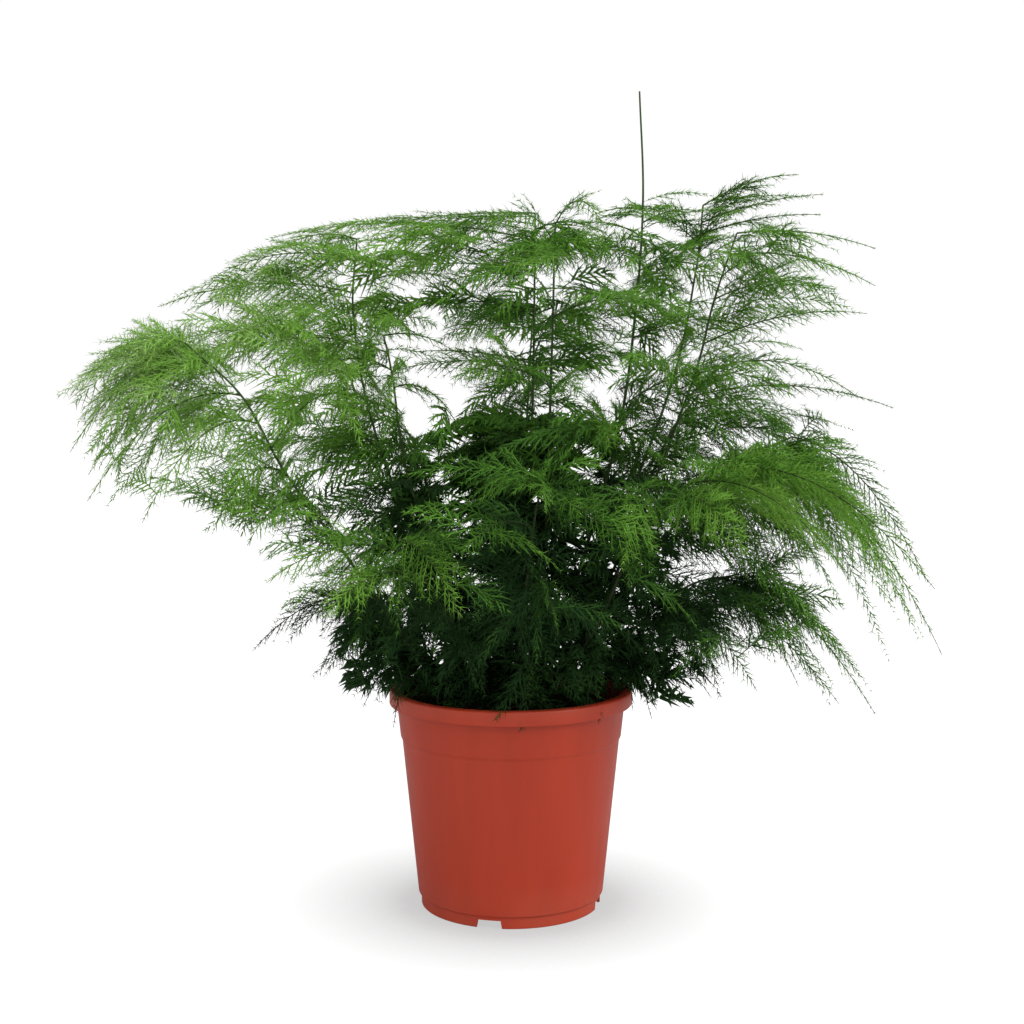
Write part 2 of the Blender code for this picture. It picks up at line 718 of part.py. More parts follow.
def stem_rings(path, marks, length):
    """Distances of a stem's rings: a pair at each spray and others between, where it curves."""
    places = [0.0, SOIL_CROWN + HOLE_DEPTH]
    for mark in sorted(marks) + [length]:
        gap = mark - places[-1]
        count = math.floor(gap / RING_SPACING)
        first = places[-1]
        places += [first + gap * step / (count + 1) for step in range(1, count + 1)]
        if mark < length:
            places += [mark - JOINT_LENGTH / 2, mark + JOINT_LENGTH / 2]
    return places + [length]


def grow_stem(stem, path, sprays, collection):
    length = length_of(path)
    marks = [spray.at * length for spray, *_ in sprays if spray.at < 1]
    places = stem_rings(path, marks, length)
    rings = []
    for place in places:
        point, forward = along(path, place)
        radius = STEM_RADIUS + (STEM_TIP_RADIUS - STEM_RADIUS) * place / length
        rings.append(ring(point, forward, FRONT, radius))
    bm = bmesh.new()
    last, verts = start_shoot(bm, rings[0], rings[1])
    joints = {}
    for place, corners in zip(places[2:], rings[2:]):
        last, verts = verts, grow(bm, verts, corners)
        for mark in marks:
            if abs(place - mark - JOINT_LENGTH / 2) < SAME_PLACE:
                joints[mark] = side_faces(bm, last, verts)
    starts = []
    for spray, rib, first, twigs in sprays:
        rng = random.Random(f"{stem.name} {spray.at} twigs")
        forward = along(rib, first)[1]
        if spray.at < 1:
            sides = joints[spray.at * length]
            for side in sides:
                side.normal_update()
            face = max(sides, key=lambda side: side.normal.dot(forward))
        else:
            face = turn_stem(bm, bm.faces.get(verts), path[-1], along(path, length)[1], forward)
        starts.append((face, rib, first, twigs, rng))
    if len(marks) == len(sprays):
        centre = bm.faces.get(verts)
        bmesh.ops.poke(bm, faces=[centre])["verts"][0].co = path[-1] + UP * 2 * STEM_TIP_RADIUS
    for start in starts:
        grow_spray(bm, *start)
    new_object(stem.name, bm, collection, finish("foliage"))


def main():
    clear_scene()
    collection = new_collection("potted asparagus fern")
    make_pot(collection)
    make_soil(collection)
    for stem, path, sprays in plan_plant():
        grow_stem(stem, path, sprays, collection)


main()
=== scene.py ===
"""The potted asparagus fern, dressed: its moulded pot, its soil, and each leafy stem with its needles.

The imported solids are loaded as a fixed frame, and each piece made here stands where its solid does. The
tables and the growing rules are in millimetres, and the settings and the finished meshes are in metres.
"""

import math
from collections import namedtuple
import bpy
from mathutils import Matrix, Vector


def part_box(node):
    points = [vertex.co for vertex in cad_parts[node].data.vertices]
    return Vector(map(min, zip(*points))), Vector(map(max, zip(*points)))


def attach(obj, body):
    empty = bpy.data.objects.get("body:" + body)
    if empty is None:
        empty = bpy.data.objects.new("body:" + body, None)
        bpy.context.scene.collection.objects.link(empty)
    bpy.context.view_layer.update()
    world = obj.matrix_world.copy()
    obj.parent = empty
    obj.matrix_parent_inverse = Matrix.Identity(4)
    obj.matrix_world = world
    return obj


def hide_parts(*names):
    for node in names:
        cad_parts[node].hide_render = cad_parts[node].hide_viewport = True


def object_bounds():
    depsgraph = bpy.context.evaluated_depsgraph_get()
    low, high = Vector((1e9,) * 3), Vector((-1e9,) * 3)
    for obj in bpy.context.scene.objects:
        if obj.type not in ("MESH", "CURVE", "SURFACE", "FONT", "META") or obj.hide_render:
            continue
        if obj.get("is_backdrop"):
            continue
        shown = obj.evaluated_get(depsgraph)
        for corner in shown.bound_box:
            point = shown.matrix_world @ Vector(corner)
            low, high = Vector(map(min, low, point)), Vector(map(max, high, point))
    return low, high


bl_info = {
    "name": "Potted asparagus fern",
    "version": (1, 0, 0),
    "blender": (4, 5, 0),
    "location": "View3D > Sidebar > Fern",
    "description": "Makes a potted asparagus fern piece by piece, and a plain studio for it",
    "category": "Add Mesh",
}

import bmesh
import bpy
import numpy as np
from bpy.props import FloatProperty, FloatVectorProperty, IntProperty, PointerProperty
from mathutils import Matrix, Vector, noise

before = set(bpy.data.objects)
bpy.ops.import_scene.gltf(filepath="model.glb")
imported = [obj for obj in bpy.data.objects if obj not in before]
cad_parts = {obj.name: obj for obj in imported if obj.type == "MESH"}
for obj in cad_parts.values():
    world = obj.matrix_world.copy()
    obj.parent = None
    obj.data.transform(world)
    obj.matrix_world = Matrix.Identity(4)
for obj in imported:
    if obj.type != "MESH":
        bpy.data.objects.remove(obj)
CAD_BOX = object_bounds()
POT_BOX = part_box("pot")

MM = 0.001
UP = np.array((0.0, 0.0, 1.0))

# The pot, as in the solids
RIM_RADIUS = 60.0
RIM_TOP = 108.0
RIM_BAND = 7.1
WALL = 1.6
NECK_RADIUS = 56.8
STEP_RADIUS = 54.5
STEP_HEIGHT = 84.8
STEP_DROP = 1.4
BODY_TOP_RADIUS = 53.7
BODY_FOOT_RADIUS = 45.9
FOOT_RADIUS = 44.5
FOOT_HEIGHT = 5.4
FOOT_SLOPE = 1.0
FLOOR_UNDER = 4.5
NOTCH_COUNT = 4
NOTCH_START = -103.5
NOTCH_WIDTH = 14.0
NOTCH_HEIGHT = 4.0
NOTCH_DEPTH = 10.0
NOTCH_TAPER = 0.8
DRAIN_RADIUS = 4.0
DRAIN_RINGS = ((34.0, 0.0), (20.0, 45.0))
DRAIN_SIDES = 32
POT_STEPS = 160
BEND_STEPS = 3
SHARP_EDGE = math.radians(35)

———

* PROMPT *
Give the data again, exactly as it stands.

* SOLUTION TO THE EXERCISE *
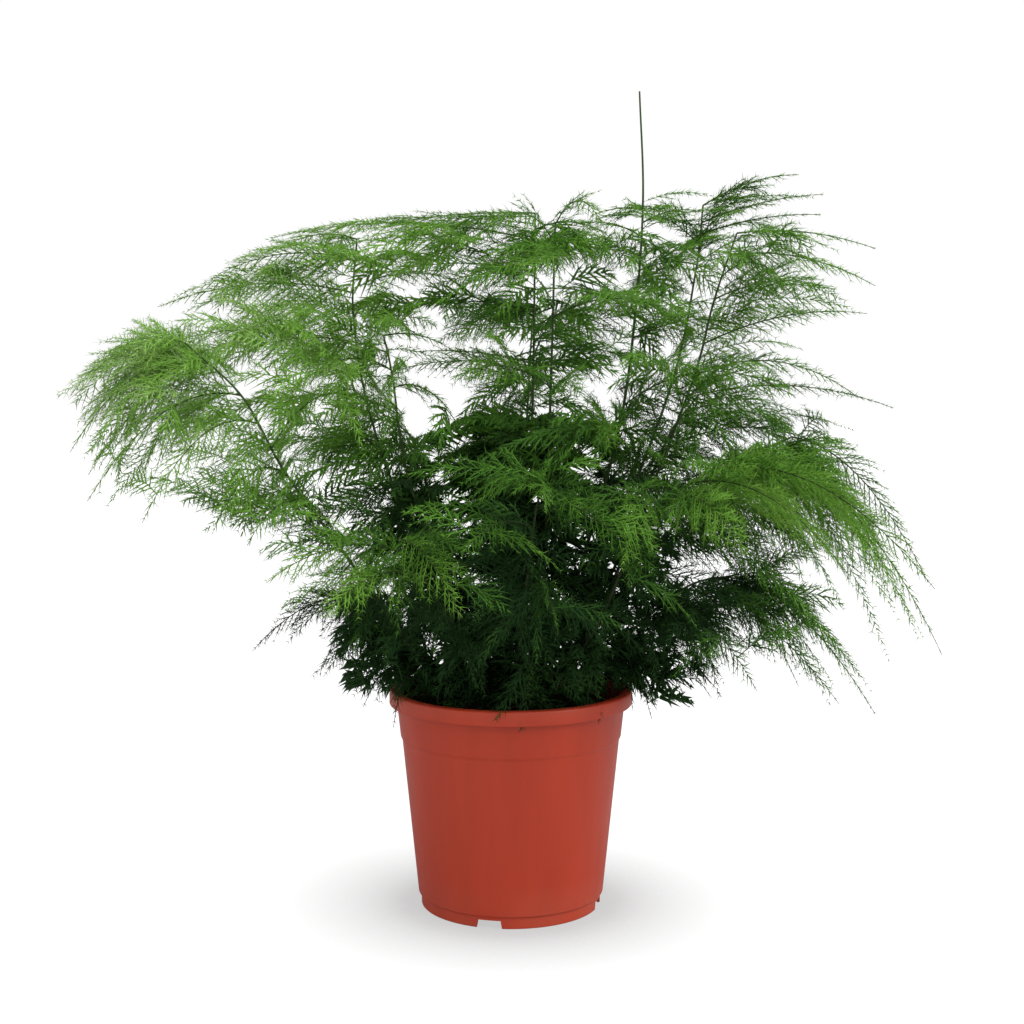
Write part 2 of the Blender code for this picture. It picks up at line 718 of part.py. More parts follow.
def stem_rings(path, marks, length):
    """Distances of a stem's rings: a pair at each spray and others between, where it curves."""
    places = [0.0, SOIL_CROWN + HOLE_DEPTH]
    for mark in sorted(marks) + [length]:
        gap = mark - places[-1]
        count = math.floor(gap / RING_SPACING)
        first = places[-1]
        places += [first + gap * step / (count + 1) for step in range(1, count + 1)]
        if mark < length:
            places += [mark - JOINT_LENGTH / 2, mark + JOINT_LENGTH / 2]
    return places + [length]


def grow_stem(stem, path, sprays, collection):
    length = length_of(path)
    marks = [spray.at * length for spray, *_ in sprays if spray.at < 1]
    places = stem_rings(path, marks, length)
    rings = []
    for place in places:
        point, forward = along(path, place)
        radius = STEM_RADIUS + (STEM_TIP_RADIUS - STEM_RADIUS) * place / length
        rings.append(ring(point, forward, FRONT, radius))
    bm = bmesh.new()
    last, verts = start_shoot(bm, rings[0], rings[1])
    joints = {}
    for place, corners in zip(places[2:], rings[2:]):
        last, verts = verts, grow(bm, verts, corners)
        for mark in marks:
            if abs(place - mark - JOINT_LENGTH / 2) < SAME_PLACE:
                joints[mark] = side_faces(bm, last, verts)
    starts = []
    for spray, rib, first, twigs in sprays:
        rng = random.Random(f"{stem.name} {spray.at} twigs")
        forward = along(rib, first)[1]
        if spray.at < 1:
            sides = joints[spray.at * length]
            for side in sides:
                side.normal_update()
            face = max(sides, key=lambda side: side.normal.dot(forward))
        else:
            face = turn_stem(bm, bm.faces.get(verts), path[-1], along(path, length)[1], forward)
        starts.append((face, rib, first, twigs, rng))
    if len(marks) == len(sprays):
        centre = bm.faces.get(verts)
        bmesh.ops.poke(bm, faces=[centre])["verts"][0].co = path[-1] + UP * 2 * STEM_TIP_RADIUS
    for start in starts:
        grow_spray(bm, *start)
    new_object(stem.name, bm, collection, finish("foliage"))


def main():
    clear_scene()
    collection = new_collection("potted asparagus fern")
    make_pot(collection)
    make_soil(collection)
    for stem, path, sprays in plan_plant():
        grow_stem(stem, path, sprays, collection)


main()
=== scene.py ===
"""The potted asparagus fern, dressed: its moulded pot, its soil, and each leafy stem with its needles.

The imported solids are loaded as a fixed frame, and each piece made here stands where its solid does. The
tables and the growing rules are in millimetres, and the settings and the finished meshes are in metres.
"""

import math
from collections import namedtuple
import bpy
from mathutils import Matrix, Vector


def part_box(node):
    points = [vertex.co for vertex in cad_parts[node].data.vertices]
    return Vector(map(min, zip(*points))), Vector(map(max, zip(*points)))


def attach(obj, body):
    empty = bpy.data.objects.get("body:" + body)
    if empty is None:
        empty = bpy.data.objects.new("body:" + body, None)
        bpy.context.scene.collection.objects.link(empty)
    bpy.context.view_layer.update()
    world = obj.matrix_world.copy()
    obj.parent = empty
    obj.matrix_parent_inverse = Matrix.Identity(4)
    obj.matrix_world = world
    return obj


def hide_parts(*names):
    for node in names:
        cad_parts[node].hide_render = cad_parts[node].hide_viewport = True


def object_bounds():
    depsgraph = bpy.context.evaluated_depsgraph_get()
    low, high = Vector((1e9,) * 3), Vector((-1e9,) * 3)
    for obj in bpy.context.scene.objects:
        if obj.type not in ("MESH", "CURVE", "SURFACE", "FONT", "META") or obj.hide_render:
            continue
        if obj.get("is_backdrop"):
            continue
        shown = obj.evaluated_get(depsgraph)
        for corner in shown.bound_box:
            point = shown.matrix_world @ Vector(corner)
            low, high = Vector(map(min, low, point)), Vector(map(max, high, point))
    return low, high


bl_info = {
    "name": "Potted asparagus fern",
    "version": (1, 0, 0),
    "blender": (4, 5, 0),
    "location": "View3D > Sidebar > Fern",
    "description": "Makes a potted asparagus fern piece by piece, and a plain studio for it",
    "category": "Add Mesh",
}

import bmesh
import bpy
import numpy as np
from bpy.props import FloatProperty, FloatVectorProperty, IntProperty, PointerProperty
from mathutils import Matrix, Vector, noise

before = set(bpy.data.objects)
bpy.ops.import_scene.gltf(filepath="model.glb")
imported = [obj for obj in bpy.data.objects if obj not in before]
cad_parts = {obj.name: obj for obj in imported if obj.type == "MESH"}
for obj in cad_parts.values():
    world = obj.matrix_world.copy()
    obj.parent = None
    obj.data.transform(world)
    obj.matrix_world = Matrix.Identity(4)
for obj in imported:
    if obj.type != "MESH":
        bpy.data.objects.remove(obj)
CAD_BOX = object_bounds()
POT_BOX = part_box("pot")

MM = 0.001
UP = np.array((0.0, 0.0, 1.0))

# The pot, as in the solids
RIM_RADIUS = 60.0
RIM_TOP = 108.0
RIM_BAND = 7.1
WALL = 1.6
NECK_RADIUS = 56.8
STEP_RADIUS = 54.5
STEP_HEIGHT = 84.8
STEP_DROP = 1.4
BODY_TOP_RADIUS = 53.7
BODY_FOOT_RADIUS = 45.9
FOOT_RADIUS = 44.5
FOOT_HEIGHT = 5.4
FOOT_SLOPE = 1.0
FLOOR_UNDER = 4.5
NOTCH_COUNT = 4
NOTCH_START = -103.5
NOTCH_WIDTH = 14.0
NOTCH_HEIGHT = 4.0
NOTCH_DEPTH = 10.0
NOTCH_TAPER = 0.8
DRAIN_RADIUS = 4.0
DRAIN_RINGS = ((34.0, 0.0), (20.0, 45.0))
DRAIN_SIDES = 32
POT_STEPS = 160
BEND_STEPS = 3
SHARP_EDGE = math.radians(35)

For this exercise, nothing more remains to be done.